Fletcher later shoots a lady he is trying to blackmail and is chased across town but is eventually cornered in Chinatown and falls to his death. Jack marries Edith and returns to England.

Advertising promoted "great features of the story" as follows:
- The meet at Drayton Court - The hunt breakfast
- The elopement - The attempted murder
- The dismissal of the trainer
- Tattersals Club, Sydney
- Fletcher's Home, North Sydney - The plot to nobble the favorite
- The popular jockey of the day - Les Mayfield goes nap
- The attack on the stables - Caloola knocked out of the batting
- The blackmailer
- The Stables, Newmarket
- Outside the New Hotel
- The morning trial
- The watcher in the bushes
- The race for the derby, Caloola's Vicory
- The Monday Morning papers
- Caloola lame
- The night before the Cup
- Outside the Victorian Club
- Jack Marston faces Fletcher
- Flemington Races
- A world of fashion
- Fletcher warns Wells the jockey
- Wells determination to ride to win
- The Focusing of Wells
- Rides Caloola
- The Race for the Melbourne Cup, the Victory of Caloola
- The Calooa Ball
- Fletcher's revenge - The death of Lady Mayfield
- Detective Smirk on the track - The Chinese den
- The fight on the housetops - The death of Fletcher
- Back in England - a happy reunion

==Cast==
- The Bland Holt Company
- Martyn Hagen

==Original novel==
The story was based on an 1891 novel by Nat Gould, The Double Event, or A Tale of the Melbourne Cup. (Gould was a British writer who lived in Australia between 1884 and 1895.) Originally written as With the Tide, it was retitled The Double Event, a reference to the Caulfield and Melbourne Cups. It was the first of Nat Gould's novels to be published in book form (the earliest published stories were Australian newspaper serials) and sold very well. Gould wrote it under commission for The Referee newspaper.

==Play adaptation==
The novel was successfully adapted for the stage in Australia in 1893 by George Darrell and Bland Holt. The Referee said the production was "splendidly mounted".

The Sun said Darrell's version was "only moderately successful." However Everyones said it had a "good run".

The novel would be adapted for Australian radio in 1938.

==Production==
The cast included actors from Bland Holt's company (which had disbanded in 1909) who had appeared in a stage production of the play.

Several scenes were shot at Flemington Racecourse in Melbourne. Other scenes were shot at Amalgamated's studio in St Kilda.
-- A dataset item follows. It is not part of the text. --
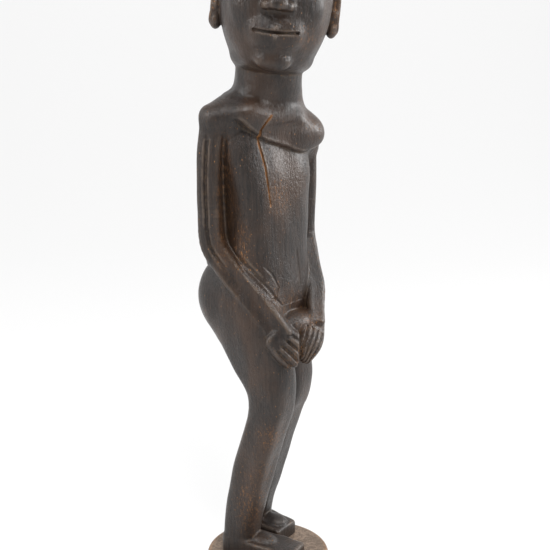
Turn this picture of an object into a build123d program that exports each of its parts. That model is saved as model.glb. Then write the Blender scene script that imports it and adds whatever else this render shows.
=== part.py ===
"""Carved ancestor figure: a standing figure cut with its round base from one block of hardwood.

Frame: millimetres, +Z up, origin at the centre of the base's underside. The hips face -Y, so the
figure's right side is at -X. The block is divided at its carved lines into named members that meet
face to face.
"""

from build123d import *
from math import cos, radians, sin
import os

os.makedirs("parts", exist_ok=True)

# Driving dimensions: the block and its base
HEIGHT = 500.0
BASE_RADIUS = 46.0
BASE_HEIGHT = 25.0
BASE_EDGE = 2.5

# Heights of the carved lines that divide the block
ANKLE = 38.5
KNEE = 147.0
HIP = 202.0
WAIST = 258.0
YOKE = 337.0
SHOULDER_TOP = 367.0
CHIN = 384.0

# How far each level is turned about the upright axis, in degrees
HEAD_TURN = -48.0
CHEST_TURN = -10.0
RIGHT_FOOT_TURN = 13.0
LEFT_FOOT_TURN = 5.0

# How far the head leans and the shoulders fall towards the left side, in degrees
HEAD_LEAN = 5.0
YOKE_FALL = 15.0

# Where the members stand
RIGHT_ANKLE = (-11.0, 16.0)
LEFT_ANKLE = (20.0, 30.5)
RIGHT_KNEE = (-13.2, -15.0)
LEFT_KNEE = (22.5, -1.0)
CHEST_CENTRE = (0.0, 5.0)
HEAD_CENTRE = (-2.0, -6.8)
RIGHT_SHOULDER = (-40.5, 14.5)
LEFT_SHOULDER = (41.5, 0.0)
RIGHT_ELBOW = (-38.5, 16.5, 263.0)
LEFT_ELBOW = (39.0, -2.0, 260.0)
RIGHT_WRIST = (-21.0, -27.0, 207.0)
LEFT_WRIST = (14.0, -31.0, 207.0)
PALM_LINE = (-8.0, -34.5)
HAND_BOTTOM = 178.0

# The shoulder yoke: height, fall towards the left side in degrees, half width and half depth
YOKE_LEVELS = (
    (YOKE, YOKE_FALL, 50.0, 24.0),
    (YOKE + 15, 10.0, 49.5, 25.0),
    (SHOULDER_TOP, 3.0, 30.0, 22.0),
)

# Thicknesses of the limbs
FOOT_WIDTH = 25.0
TOE_HEIGHT = 10.5
HEEL_ROUND = 11.0
TOE_ROUND = 3.0
ARM = 8.2
FOREARM = 8.0

# The head, measured over the chin along its own leaning axis
HEAD_PIVOT = 20.0
HEAD_HALF_WIDTH = 38.5
HEAD_HALF_DEPTH = 44.5
HEAD_HEIGHT = 115.6
NECK_RADIUS = 23.5
NECK_TOP_DEPTH = 22.5
NOSE_BOTTOM = 36.0
NOSE_TOP = 58.0
HAIRLINE = 70.0
HAIR_SLOPE = 27.5
EAR_MIDDLE = 41.0
EAR_HEIGHT = 37.0
EAR_SIZE = (8.5, 15.5)


def ovals(*sections):
    """Level ovals of one upright member: height, centre, half width, half depth and turn."""
    levels = []
    for height, centre, half_width, half_depth, turn in sections:
        with BuildSketch(Plane.XY.offset(height)) as level:
            with Locations(centre):
                Ellipse(half_width, half_depth, rotation=turn)
        levels.append(level.sketch)
    loft(levels)


def limb(start, end, start_radii, middle_radii, end_radii):
    """A limb between two points, its ovals square to the line between them."""
    along = Vector(*end) - Vector(*start)
    sideways = Vector(0, 0, 1).cross(along)
    levels = []
    for share, radii in ((0, start_radii), (0.5, middle_radii), (1, end_radii)):
        at = Vector(*start) + along * share
        with BuildSketch(Plane(origin=at, x_dir=sideways, z_dir=along)) as level:
            Ellipse(*radii)
        levels.append(level.sketch)
    loft(levels)


# The base
with BuildPart() as base:
    Cylinder(BASE_RADIUS, BASE_HEIGHT, align=(Align.CENTER, Align.CENTER, Align.MIN))
    fillet(base.edges().group_by(Axis.Z)[-1], BASE_EDGE)
base.part.label = "base"

# The feet: wedges with a level sole, cut to the ankle line
FEET = {
    "right_foot": (RIGHT_ANKLE, RIGHT_FOOT_TURN, 13.0, 47.0),
    "left_foot": (LEFT_ANKLE, LEFT_FOOT_TURN, 12.0, 31.0),
}
feet = []
for name, (ankle, turn, heel, toe) in FEET.items():
    side = Plane(
        origin=(*ankle, BASE_HEIGHT),
        x_dir=(sin(radians(turn)), -cos(radians(turn)), 0),
        z_dir=(-cos(radians(turn)), -sin(radians(turn)), 0),
    )
    rise = ANKLE - BASE_HEIGHT
    with BuildPart() as foot:
        with BuildSketch(side):
            with BuildLine():
                Polyline(
                    (-heel, 0),
                    (toe, 0),
                    (toe, TOE_HEIGHT),
                    (toe * 0.3, rise),
                    (-heel, rise),
                    close=True,
                )
            make_face()
        extrude(amount=FOOT_WIDTH / 2, both=True)
        fillet(foot.edges().filter_by(Axis.Z).sort_by(Axis.Y)[-2:], HEEL_ROUND)
        fillet(foot.edges().filter_by(Axis.Z).sort_by(Axis.Y)[:2], TOE_ROUND)
    foot.part.label = name
    feet.append(foot)

# The legs, knees forward of the ankles
LEGS = {
    "right": (RIGHT_ANKLE, RIGHT_KNEE, (-14.5, -8.0), (-18.0, 5.0)),
    "left": (LEFT_ANKLE, LEFT_KNEE, (20.5, 2.5), (18.5, 8.0)),
}
legs = []
for side_name, (ankle, knee, thigh, hip) in LEGS.items():
    calf = ((ankle[0] + knee[0]) / 2, (ankle[1] + knee[1]) / 2)
    with BuildPart() as lower_leg:
        ovals(
            (ANKLE, ankle, 12.0, 13.0, 0),
            ((ANKLE + KNEE) / 2, calf, 12.5, 14.5, 0),
            (KNEE, knee, 13.0, 15.5, 0),
        )
    lower_leg.part.label = side_name + "_lower_leg"
    with BuildPart() as thigh_part:
        ovals(
            (KNEE, knee, 13.0, 15.5, 0),
            ((KNEE + HIP) / 2, thigh, 16.0, 24.0, 0),
            (HIP, hip, 18.0, 32.0, 0),
        )
        for neighbour in legs[1:2]:
            add(neighbour.part, mode=Mode.SUBTRACT)
    thigh_part.part.label = side_name + "_thigh"
    legs += [lower_leg, thigh_part]

# The trunk, from the seat up to the shoulders
with BuildPart() as hips:
    ovals(
        (HIP, (0, 7.0), 37.5, 33.0, 0),
        (HIP + 28, (0, 12.0), 40.5, 37.0, -2),
        (HIP + 44, (0, 10.0), 36.0, 33.0, -4),
        (WAIST, (0, 3.0), 30.0, 23.0, -5),
    )
hips.part.label = "hips"

with BuildPart() as chest:
    levels = []
    for height, fall, half_width, half_depth in YOKE_LEVELS:
        place = Location((*CHEST_CENTRE, height), (0, fall, CHEST_TURN))
        with BuildSketch(Plane(place)) as level:
            Ellipse(half_width, half_depth)
        levels.append(level.sketch)
    loft(levels)
chest.part.label = "chest"

with BuildPart() as belly:
    ovals(
        (WAIST, (0, 3.0), 30.0, 23.0, -5),
        (WAIST + 34, (0, 1.0), 30.0, 22.0, -8),
        (SHOULDER_TOP - 8, (0, 5.0), 33.0, 21.0, CHEST_TURN),
    )
    add(chest.part, mode=Mode.SUBTRACT)
belly.part.label = "belly"

with BuildPart() as neck:
    ovals(
        (SHOULDER_TOP - 6, (0, 1.0), NECK_RADIUS + 3, NECK_RADIUS + 1, HEAD_TURN / 2),
        (CHIN, (-1, -2.0), NECK_RADIUS, NECK_TOP_DEPTH, HEAD_TURN),
    )
    add(chest.part, mode=Mode.SUBTRACT)
neck.part.label = "neck"

# The head leans on its own axis; the close cap of hair is cut off it along the hairline
turn, lean = radians(HEAD_TURN), radians(HEAD_LEAN)
head_axes = Plane(
    origin=(*HEAD_CENTRE, CHIN + HEAD_PIVOT),
    x_dir=(cos(turn) * cos(lean), sin(turn) * cos(lean), -sin(lean)),
    z_dir=(cos(turn) * sin(lean), sin(turn) * sin(lean), cos(lean)),
).offset(-HEAD_PIVOT)
hairline = head_axes.offset(HAIRLINE).rotated((-HAIR_SLOPE, 0, 0))


def jaw_half_width(height):
    """A plain curve that widens from the neck to the head's full width beside the ears."""
    return NECK_RADIUS + (HEAD_HALF_WIDTH - NECK_RADIUS) * sin(radians(90 * height / EAR_MIDDLE))


HEAD_LEVELS = (
    # height over the chin, shift backward, half width and half depth
    (-5, 4, jaw_half_width(-5), 24.0),
    (10, 1, jaw_half_width(10), 37.5),
    (35, 0, jaw_half_width(35), HEAD_HALF_DEPTH),
    (62, 0, HEAD_HALF_WIDTH, HEAD_HALF_DEPTH),
    (88, 2, 34.5, 40.0),
    (104, 3, 26.5, 31.0),
    (HEAD_HEIGHT, 3, 9.0, 11.0),
)
with BuildPart() as whole_head:
    levels = []
    for height, shift, half_width, half_depth in HEAD_LEVELS:
        with BuildSketch(head_axes.offset(height)) as level:
            with Locations((0, shift)):
                Ellipse(half_width, half_depth)
        levels.append(level.sketch)
    loft(levels)

with BuildPart() as head:
    add(whole_head.part)
    levels = []
    for height, depth, radii in ((NOSE_BOTTOM, 2, (9.0, 6.0)), (NOSE_TOP, 3, (4.0, 4.0))):
        with BuildSketch(head_axes.offset(height)) as level:
            with Locations((0, depth - HEAD_HALF_DEPTH)):
                Ellipse(*radii)
        levels.append(level.sketch)
    loft(levels)
    split(bisect_by=Plane.XY.offset(CHIN), keep=Keep.TOP)
    split(bisect_by=hairline, keep=Keep.BOTTOM)
head.part.label = "head"

with BuildPart() as hair_cap:
    add(whole_head.part)
    split(bisect_by=hairline, keep=Keep.TOP)
hair_cap.part.label = "hair_cap"

# The ears, flat upright strips against the sides of the head
ears = []
for name, hand in (("right_ear", -1), ("left_ear", 1)):
    middle = head_axes.from_local_coords((hand * (HEAD_HALF_WIDTH - 0.5), 4, EAR_MIDDLE))
    with BuildPart() as ear:
        with Locations(Plane(origin=middle, x_dir=head_axes.x_dir, z_dir=head_axes.z_dir)):
            Box(*EAR_SIZE, EAR_HEIGHT)
        fillet(ear.edges(), 2.5)
        add(whole_head.part, mode=Mode.SUBTRACT)
    ear.part.label = name
    ears.append(ear)

# The arms hang from under the yoke; the forearms cross the hips to the lower belly
ARMS = {
    "right": (-1, RIGHT_SHOULDER, RIGHT_ELBOW, RIGHT_WRIST),
    "left": (1, LEFT_SHOULDER, LEFT_ELBOW, LEFT_WRIST),
}
arms = []
for side_name, (hand, shoulder, elbow, wrist) in ARMS.items():
    with BuildPart() as upper_arm:
        middle = ((elbow[0] + shoulder[0]) / 2, (elbow[1] + shoulder[1]) / 2)
        ovals(
            (elbow[2], elbow[:2], ARM, ARM + 1.5, 0),
            ((elbow[2] + YOKE) / 2, middle, ARM, ARM + 2, 0),
            (YOKE + 4 - hand * 8, shoulder, ARM - 1, ARM + 1, 0),
        )
        for neighbour in (chest, belly):
            add(neighbour.part, mode=Mode.SUBTRACT)
    upper_arm.part.label = side_name + "_upper_arm"
    with BuildPart() as forearm:
        limb(elbow, wrist, (FOREARM, ARM + 1), (FOREARM, ARM + 1), (FOREARM - 1, ARM + 1))
        with Locations(elbow):
            Sphere(ARM + 0.5)
        for neighbour in (upper_arm, hips, belly, legs[1], legs[3]):
            add(neighbour.part, mode=Mode.SUBTRACT)
    forearm.part.label = side_name + "_forearm"
    with BuildPart() as hand_part:
        limb(
            wrist,
            (PALM_LINE[0] + hand * 5.5, PALM_LINE[1], HAND_BOTTOM),
            (8.5, 8.5),
            (9.0, 9.0),
            (5.0, 7.0),
        )
        for neighbour in (forearm, hips, legs[1], legs[3], *arms[2:3]):
            add(neighbour.part, mode=Mode.SUBTRACT)
    hand_part.part.label = side_name + "_hand"
    arms += [upper_arm, forearm, hand_part]

for member in [base, *feet, *legs, hips, belly, chest, neck, head, hair_cap, *ears, *arms]:
    export_step(member.part, "parts/" + member.part.label + ".step")
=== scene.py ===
"""The looks of a carved ancestor figure: one standing figure cut with its base from dark wood.

The carving is described as a field, which is negative inside the wood and positive outside, in
millimetres. Each named member is the skin of that field cut out along its own flat cuts, so that
neighbouring members meet edge to edge and the wood runs on across them.
"""

from math import cos, pi, radians, sin

import bmesh
import bpy
import numpy as np
import openvdb
from bpy.props import FloatProperty, FloatVectorProperty, PointerProperty
from mathutils import Matrix, Vector


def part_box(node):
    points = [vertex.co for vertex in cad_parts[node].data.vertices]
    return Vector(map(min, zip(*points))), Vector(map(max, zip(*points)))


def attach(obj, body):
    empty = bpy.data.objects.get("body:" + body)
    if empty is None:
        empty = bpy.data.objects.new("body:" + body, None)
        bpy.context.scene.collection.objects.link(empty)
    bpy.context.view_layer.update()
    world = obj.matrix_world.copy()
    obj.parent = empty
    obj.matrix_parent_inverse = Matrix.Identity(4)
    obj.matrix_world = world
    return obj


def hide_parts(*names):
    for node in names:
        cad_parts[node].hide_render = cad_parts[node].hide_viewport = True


bl_info = {
    "name": "Carved Ancestor Figure",
    "version": (1, 0, 0),
    "blender": (4, 5, 0),
    "location": "3D Viewport > Sidebar > Carving",
    "description": "Carves a standing wooden figure member by member around its design frame",
    "category": "Add Mesh",
}

MM = 0.001
BODY = "root"

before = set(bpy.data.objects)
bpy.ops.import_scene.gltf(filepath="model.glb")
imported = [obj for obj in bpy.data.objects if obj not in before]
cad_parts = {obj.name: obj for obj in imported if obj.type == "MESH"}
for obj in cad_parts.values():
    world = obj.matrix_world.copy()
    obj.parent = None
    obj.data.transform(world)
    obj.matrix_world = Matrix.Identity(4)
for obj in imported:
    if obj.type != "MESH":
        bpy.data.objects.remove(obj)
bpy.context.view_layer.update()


def node_box(name):
    """A design node's lowest and highest corner, in millimetres."""
    low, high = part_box(name)
    return np.array(low) / MM, np.array(high) / MM


# Heights of the flat cuts between members, as the design has them
BASE_TOP = node_box("base")[1][2]
BASE_RADIUS = node_box("base")[1][0]
ANKLE = node_box("right_lower_leg")[0][2]
KNEE = node_box("right_thigh")[0][2]
HIP = node_box("hips")[0][2]
WAIST = node_box("hips")[1][2]
CHIN = node_box("head")[0][2]
CROWN = node_box("hair_cap")[1][2]
YOKE = 337.0
NECK_BASE = 366.0

# How far each level is turned about the upright axis, in degrees
HEAD_TURN = -48.0
HEAD_ROLL = 5.0
CHEST_TURN = -10.0
YOKE_FALL = 15.0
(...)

Assisting Lincoln was Sam Crew.

Filming took place in October 1911.

Richard Fotheringham later wrote "The racecourse story quickly became by far the most common genre of Australian feature film narrative between 1911 and 1949", citing The Double Event as an example, along with films such as Keane of Kalgoorlie and The Cup Winner.

==Release==
The film was released in Melbourne on Caulfield Cup Day 1911. It was given a premiere screening at Federal Government House in the presence of Lord Dudley, the Governor General.

The Age said the story has been "adapted for picture production by the Amalgamated Pictures Ltd., with considerable siccess from a histrionic point of view."

The Argus declared "For over an hour the audience followed, with keen attention, his exciting story of winning the Victorian Derby and Cup. The overthrow, of the schemes of the villain, and the hero's final triumph, were greeted with loud applause." Table Talk said "The audience were keenly interested in the various exciting scenes placed before them, including the winning of the Derby and Melbourne Cup by Caloola. The defeating of the villain's plans and the final triumph of the hero called forth bursts of applause from the large audience."

Another review in Table Talk stated "This play is well produced and has attracted crowded audiences
during the week."

The Melbourne Herald said the film "is drawing well" and "the story as unfolded retains its interest from start to finish, and excitement is around during the two horse races that are introduced."

In November 1911 The Bulletin wrote that "At the Glaciarium (Melb.). last week, the Taits unreeled a long photodrama of "The Double Event", adapted by W.J. Lincoln. This up-to-date local production seems intended to educate the guileless in the ways of horses and the wiles of villains."

An obituary of Lincoln said all his Amalgamated films did "good business".

Several of the cast later appeared in Lincoln's Breaking the News.